_DATASET EXTRACT_
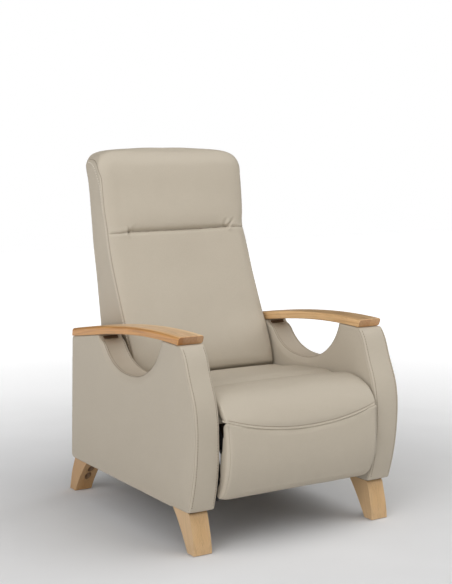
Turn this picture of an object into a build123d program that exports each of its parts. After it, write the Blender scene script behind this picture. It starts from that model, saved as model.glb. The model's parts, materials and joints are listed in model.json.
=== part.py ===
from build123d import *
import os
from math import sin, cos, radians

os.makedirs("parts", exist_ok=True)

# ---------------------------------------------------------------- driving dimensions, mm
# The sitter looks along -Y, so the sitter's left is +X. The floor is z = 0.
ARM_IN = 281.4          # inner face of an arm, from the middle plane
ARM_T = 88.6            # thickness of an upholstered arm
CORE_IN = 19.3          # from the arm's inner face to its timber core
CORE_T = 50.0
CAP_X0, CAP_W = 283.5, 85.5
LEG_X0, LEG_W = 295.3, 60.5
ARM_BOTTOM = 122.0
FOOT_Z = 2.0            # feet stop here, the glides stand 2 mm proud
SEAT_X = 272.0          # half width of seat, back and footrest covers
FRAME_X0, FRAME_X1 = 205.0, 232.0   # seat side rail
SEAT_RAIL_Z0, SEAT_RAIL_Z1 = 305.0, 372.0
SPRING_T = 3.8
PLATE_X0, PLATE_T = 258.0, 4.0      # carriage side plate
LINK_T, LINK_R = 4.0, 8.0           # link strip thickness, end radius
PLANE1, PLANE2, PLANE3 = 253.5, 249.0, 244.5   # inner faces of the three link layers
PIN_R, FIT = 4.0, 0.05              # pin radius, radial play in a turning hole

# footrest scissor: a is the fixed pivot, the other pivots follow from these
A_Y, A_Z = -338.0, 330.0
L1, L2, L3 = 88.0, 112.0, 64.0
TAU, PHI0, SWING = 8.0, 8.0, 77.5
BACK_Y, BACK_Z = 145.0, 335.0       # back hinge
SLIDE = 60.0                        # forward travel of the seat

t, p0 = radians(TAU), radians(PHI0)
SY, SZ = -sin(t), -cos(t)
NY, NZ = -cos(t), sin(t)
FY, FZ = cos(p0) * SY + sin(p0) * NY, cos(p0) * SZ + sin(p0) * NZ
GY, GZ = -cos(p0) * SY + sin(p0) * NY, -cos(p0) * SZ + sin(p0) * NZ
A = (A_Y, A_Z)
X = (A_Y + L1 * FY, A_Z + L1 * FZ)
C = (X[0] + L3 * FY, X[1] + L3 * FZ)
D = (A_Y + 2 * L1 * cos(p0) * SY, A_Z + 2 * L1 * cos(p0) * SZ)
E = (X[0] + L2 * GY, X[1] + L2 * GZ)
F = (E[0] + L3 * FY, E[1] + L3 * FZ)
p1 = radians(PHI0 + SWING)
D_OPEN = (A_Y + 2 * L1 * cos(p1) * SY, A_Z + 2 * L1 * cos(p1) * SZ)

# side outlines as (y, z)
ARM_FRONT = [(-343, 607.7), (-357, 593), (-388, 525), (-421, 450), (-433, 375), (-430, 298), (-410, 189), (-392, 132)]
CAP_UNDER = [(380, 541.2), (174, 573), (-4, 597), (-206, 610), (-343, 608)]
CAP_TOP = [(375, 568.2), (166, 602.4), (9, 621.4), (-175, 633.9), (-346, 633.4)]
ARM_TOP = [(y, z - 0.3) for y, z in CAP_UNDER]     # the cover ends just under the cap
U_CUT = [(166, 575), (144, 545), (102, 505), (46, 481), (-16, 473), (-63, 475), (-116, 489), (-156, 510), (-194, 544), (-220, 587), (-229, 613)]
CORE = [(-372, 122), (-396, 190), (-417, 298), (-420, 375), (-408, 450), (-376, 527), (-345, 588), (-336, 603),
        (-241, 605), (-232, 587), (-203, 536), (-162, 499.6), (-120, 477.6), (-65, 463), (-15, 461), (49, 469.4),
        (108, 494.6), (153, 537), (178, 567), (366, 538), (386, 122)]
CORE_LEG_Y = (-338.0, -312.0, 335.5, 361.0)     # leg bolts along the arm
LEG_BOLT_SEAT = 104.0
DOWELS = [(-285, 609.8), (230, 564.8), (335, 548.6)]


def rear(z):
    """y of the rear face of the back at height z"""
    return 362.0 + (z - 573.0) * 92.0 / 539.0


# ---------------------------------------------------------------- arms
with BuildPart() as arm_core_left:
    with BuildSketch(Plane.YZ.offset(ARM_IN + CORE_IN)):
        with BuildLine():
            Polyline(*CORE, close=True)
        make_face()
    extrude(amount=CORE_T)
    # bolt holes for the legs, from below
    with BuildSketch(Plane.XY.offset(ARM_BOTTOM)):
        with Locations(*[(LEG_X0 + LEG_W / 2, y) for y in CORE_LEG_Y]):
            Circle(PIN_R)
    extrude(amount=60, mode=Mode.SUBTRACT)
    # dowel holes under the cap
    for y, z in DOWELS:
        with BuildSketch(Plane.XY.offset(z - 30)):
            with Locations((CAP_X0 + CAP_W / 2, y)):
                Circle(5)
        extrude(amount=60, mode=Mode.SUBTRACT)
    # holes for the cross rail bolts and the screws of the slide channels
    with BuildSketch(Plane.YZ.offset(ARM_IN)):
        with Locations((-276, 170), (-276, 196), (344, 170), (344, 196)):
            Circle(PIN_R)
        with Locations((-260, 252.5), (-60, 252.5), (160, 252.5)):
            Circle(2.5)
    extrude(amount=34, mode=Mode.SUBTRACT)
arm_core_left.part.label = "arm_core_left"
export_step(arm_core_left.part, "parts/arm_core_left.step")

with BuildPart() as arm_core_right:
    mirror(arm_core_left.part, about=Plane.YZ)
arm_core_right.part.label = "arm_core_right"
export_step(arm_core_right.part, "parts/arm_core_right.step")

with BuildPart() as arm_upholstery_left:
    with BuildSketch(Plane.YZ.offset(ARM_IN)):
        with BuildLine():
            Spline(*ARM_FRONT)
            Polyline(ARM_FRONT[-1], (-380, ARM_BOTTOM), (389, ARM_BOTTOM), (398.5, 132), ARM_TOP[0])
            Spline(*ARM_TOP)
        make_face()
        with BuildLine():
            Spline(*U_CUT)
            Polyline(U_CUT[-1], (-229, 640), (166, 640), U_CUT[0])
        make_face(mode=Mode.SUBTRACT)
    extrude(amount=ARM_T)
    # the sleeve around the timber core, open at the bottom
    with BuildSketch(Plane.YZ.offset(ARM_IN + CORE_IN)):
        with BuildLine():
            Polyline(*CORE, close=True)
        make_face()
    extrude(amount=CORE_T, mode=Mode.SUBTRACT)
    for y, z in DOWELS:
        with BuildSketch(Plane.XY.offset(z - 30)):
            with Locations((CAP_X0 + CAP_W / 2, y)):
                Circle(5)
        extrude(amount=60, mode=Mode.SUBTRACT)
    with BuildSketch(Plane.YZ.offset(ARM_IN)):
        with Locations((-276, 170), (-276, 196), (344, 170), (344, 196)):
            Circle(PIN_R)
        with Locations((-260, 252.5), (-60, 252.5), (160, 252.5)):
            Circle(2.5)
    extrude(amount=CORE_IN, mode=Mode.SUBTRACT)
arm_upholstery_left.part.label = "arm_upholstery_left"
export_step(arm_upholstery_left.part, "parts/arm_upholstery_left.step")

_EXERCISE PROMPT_
Write out, exactly and with nothing else, the lines of the listing above from its first line through the line with "PIN_R, FIT = 4.0, 0.05".

_COMPLETED TASK_
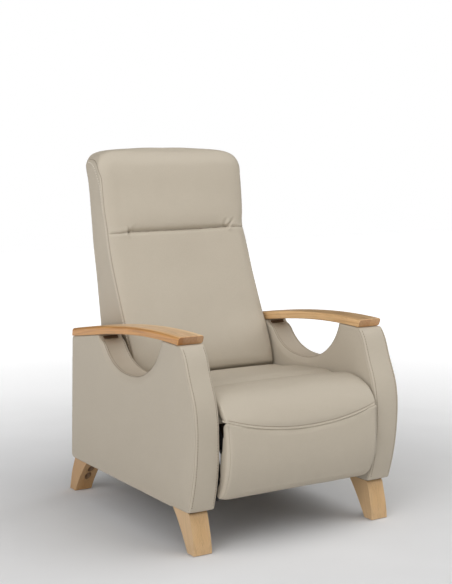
Turn this picture of an object into a build123d program that exports each of its parts. After it, write the Blender scene script behind this picture. It starts from that model, saved as model.glb. The model's parts, materials and joints are listed in model.json.
=== part.py ===
from build123d import *
import os
from math import sin, cos, radians

os.makedirs("parts", exist_ok=True)

# ---------------------------------------------------------------- driving dimensions, mm
# The sitter looks along -Y, so the sitter's left is +X. The floor is z = 0.
ARM_IN = 281.4          # inner face of an arm, from the middle plane
ARM_T = 88.6            # thickness of an upholstered arm
CORE_IN = 19.3          # from the arm's inner face to its timber core
CORE_T = 50.0
CAP_X0, CAP_W = 283.5, 85.5
LEG_X0, LEG_W = 295.3, 60.5
ARM_BOTTOM = 122.0
FOOT_Z = 2.0            # feet stop here, the glides stand 2 mm proud
SEAT_X = 272.0          # half width of seat, back and footrest covers
FRAME_X0, FRAME_X1 = 205.0, 232.0   # seat side rail
SEAT_RAIL_Z0, SEAT_RAIL_Z1 = 305.0, 372.0
SPRING_T = 3.8
PLATE_X0, PLATE_T = 258.0, 4.0      # carriage side plate
LINK_T, LINK_R = 4.0, 8.0           # link strip thickness, end radius
PLANE1, PLANE2, PLANE3 = 253.5, 249.0, 244.5   # inner faces of the three link layers
PIN_R, FIT = 4.0, 0.05              # pin radius, radial play in a turning hole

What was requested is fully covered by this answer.